Dr. Del Priore said yesterday that while the would-be recipient would have to go through months of counseling and tests, if the right patient was identified, he expected to be able to carry out the procedure next year.

If the operation can be perfected for humans, it could help thousands of women with Rokitansky syndrome, a rare congenital condition that affects one in 5,000 women and in which the uterus develops abnormally but the ovaries still function.

Around 200 British women every year who attempt to have their own biological children using surrogate mothers would be given the chance to give birth naturally.

Last month, Dr. Del Priore’s team performed a womb transplant in a rhesus monkey. Because the wrong dose of anti-clotting drugs was used, the animal was put down after 20 hours.

However, Dr.
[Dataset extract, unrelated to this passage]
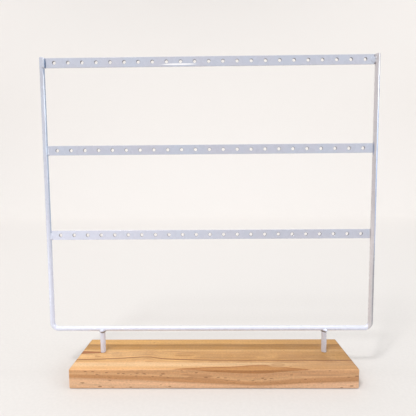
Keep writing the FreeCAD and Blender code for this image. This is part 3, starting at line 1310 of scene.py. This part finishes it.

Del Priore said the operation was a success because blood flow was successfully established in the recipient.

He said yesterday that he did not believe it was necessary to achieve a pregnancy in a non-human primate that had had a womb transplant before moving on to a human patient.

However, Dr. Mats Brannstrom of Gothenburg University in Sweden, who has been working on womb transplants in sheep, told New Scientist magazine: “We have to do a lot more animal studies before we go on to humans.”

The only previous attempted human womb transplant was announced in 2002 by a team in Saudi Arabia where surrogacy is illegal.

They claimed to have transplanted the womb of a 46-year-old postmenopausal woman who had to have a hysterectomy to a 26-year-old woman who had lost her uterus because of excessive bleeding after childbirth.

The recipient was said to have had two menstrual periods, but a clot developed in a blood vessel supplying the uterus, and the organ had to be removed.

Scientists have previously carried out successful womb transplants in mice, sheep, and dogs.

Dr. Del Priore said: “It is cautionary approval, but it is approval. If the right patient shows up,” the hospital’s “independent review board has stated we could go-ahead.

“Technically, we are capable of doing it. If we had everything in order, we could do it tomorrow.”

Any would-be patient would have to go through a series of obstacles including seeing a psychologist, reconsidering adoption and surrogacy, seeing a specialist to confirm they are otherwise fertile, try IVF, as well as seeing a pregnancy-risk specialist and transplant support team.